Either you can tie up a cache going after data that won't stick 
because it is bad or you can tie up the cache from seeing new data 
that will validate because the authority was refreshed.  We (the IETF 
WG or some subset) decided that solving the former as more important 
than the latter.  It's a dilemma, you can't solve for both.  The 
question is - what is the TTL of the bad data.  I forget the 
recommendation, but I hope it is the negative cache TTL (in the SOA). 
I.e., the equivalent of NCACHE'ing something that is then added.

>It's hard to see that anyone is going to attempt a cache flush
>procedure because our bad experience with updating data before the TTL
>expires.  So it's difficult to see how this is going to be fixed.
>(Signing the root doesn't help if the caching hierarchy is mostly
>non-validating.)

There's no scale-able solution to cache flushing.  I mean, it can be 
done managed service situation (there are products that do it), but 
not on the scale of the Internet.

>My conclusion is that validators forwarding to non-validating caches
>just don't work and should be deprecated.

I don't understand this.  First, a forwarder has "up to" one bit of 
information regarding the DNSSEC capabilities of the requestor (the 
DO bit in the [optional] EDNS0 OPT RR).  There's no way to bar a DNS 
server with validation from answering queries only from 
non-validating DNS servers with caches because such clients can't be 
isolated.

Ok, maybe 3 bits -> AD and CD too.

>This also means that
>Indeterminate answers are relegated to an odd corner case, and once
>that has happened, key rollovers and redelegation with key changes
>become much less daunting: If the involved zone operators make a
>mistake, RRsets may end up in the BAD cache described in RFC 4035,
>which should be a rather temporary situation.  On top of that, lack of
>a response from a name server for a query which should result in a
>response with Secure data could mean that the (unsigned) referral has
>been tampered with, so a cache can be expected to periodically recheck
>the delegation chain.  This will actually improve operator experience
>because mistakes are fixed much quicker.

?

>Unfortunately, while the suggestion above does not require protocol
>changes, it seem require extensive changes in some implementations
>because iterator, cache and validator and validator are separate
>modules (at least conceptually).  In other words, the valdiator
>validates retroactively, and the BAD cache does not seem to have been
>properly implemented.

Let's say you get an RRset with a signature valid for November 2008. 
And for simplicity let's say you have a trust anchor validating the 
key in the signer field.  What does "retroactively validate" mean? 
If you perform the validation on November 1, on November 15, or 
November 30, is any of them "retroactive?"

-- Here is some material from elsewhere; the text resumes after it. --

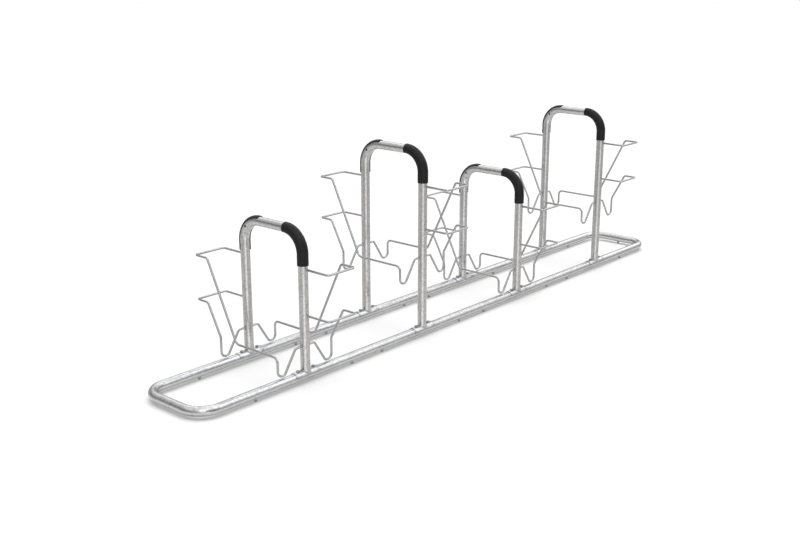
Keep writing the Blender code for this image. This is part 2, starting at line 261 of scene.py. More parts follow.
class RackStage(bpy.types.PropertyGroup):
    """Camera, floor and light."""

    camera_place: FloatVectorProperty(
        name="Camera place", description="Where the camera stands",
        default=(-4.7903, -3.8891, 2.0624), size=3, subtype="XYZ", unit="LENGTH",
    )
    camera_pitch: turn("Camera pitch", "How far the camera looks down", 16.313)
    camera_heading: turn("Camera heading", "Where the camera looks, from +X towards +Y", 41.449)
    lens: FloatProperty(
        name="Lens", description="Focal length", default=49.618, min=1, unit="CAMERA"
    )
    floor: colour("Floor", "Colour of the floor", (0.82, 0.82, 0.82))
    floor_reach: length("Floor reach", "From the rack's middle to the floor's edges", 30)
    floor_glow: factor("Floor glow", "Light that lifts the floor to white for the camera", 0.143)
    mirrored_glow: factor("Mirrored glow", "Share of the floor's glow that metal mirrors", 0.3)
    contact: length("Contact", "Up to how far away metal mirrors the floor in full", 0.06)
    contact_end: length("Contact end", "From how far away it no longer mirrors it", 0.24)
    fill: factor("Fill", "Strength of the light from all sides", 0.15, 4)
    overhead: factor("Overhead", "Strength of the wide lamp overhead", 2.85, 10)
    overhead_width: turn("Overhead width", "How wide the lamp overhead looks", 78)
    front: factor("Front", "Strength of the shadowless lamp at the front", 0.7, 10)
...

The validity date on the signature is intended to reflect the quality 
of the signature - that is, a function of the useful lifetime of the 
private key.  The expiration may not be the time that the key is no 
longer useful, it might be a premature time selected to provide the 
administrator some flexibility in operations.

The TTL is still significant.  It is the reflection of the 
anticipated changes in the data as stated by the administrator.  If 
the TTL expires before the signature validity, one possible 
interpretation is that the data is more volatile than the private key 
signing the zone.  We cap the TTL by the remaining time until the 
signature expires - because the assumption is that the signature 
validity somehow says the data "expires" then.

(Thinking now, I feel this is a poor assumption but a harmless one. 
At least the cap is just to the signing key's signature, not the 
entire chain. ;)  I do remember those debates.)

If you want to really get twisted over explaining "retroactive 
validation" how do you handle an RRSet with three signatures, one for 
Mon-Wed, another for Fri, and another for Sat-Sun.?  What about a 
validation on Thurs?  (These are the headaches we solved for a decade 
ago, when we were trying to find the most flexible solution.)

Another "spanner in the works" is clock skew.  Nowadays NTP is 
prevalent but not so when we designed the protocol.  We allowed 
caches to hold data they felt was invalid because it might have been 
a problem with the local clock being wrong.

Or, an intermediate cache may not have the crypto library for the 
algorithm used by the zone...another local problem...but not 
something related to "retroactive."

And on and on...

-- 
-=-=-=-=-=-=-=-=-=-=-=-=-=-=-=-=-=-=-=-=-=-=-=-=-=-=-=-=-=-=-=-=-=-=-=-=-=-
Edward Lewis                                                +1-571-434-5468
NeuStar

Never confuse activity with progress.  Activity pays more.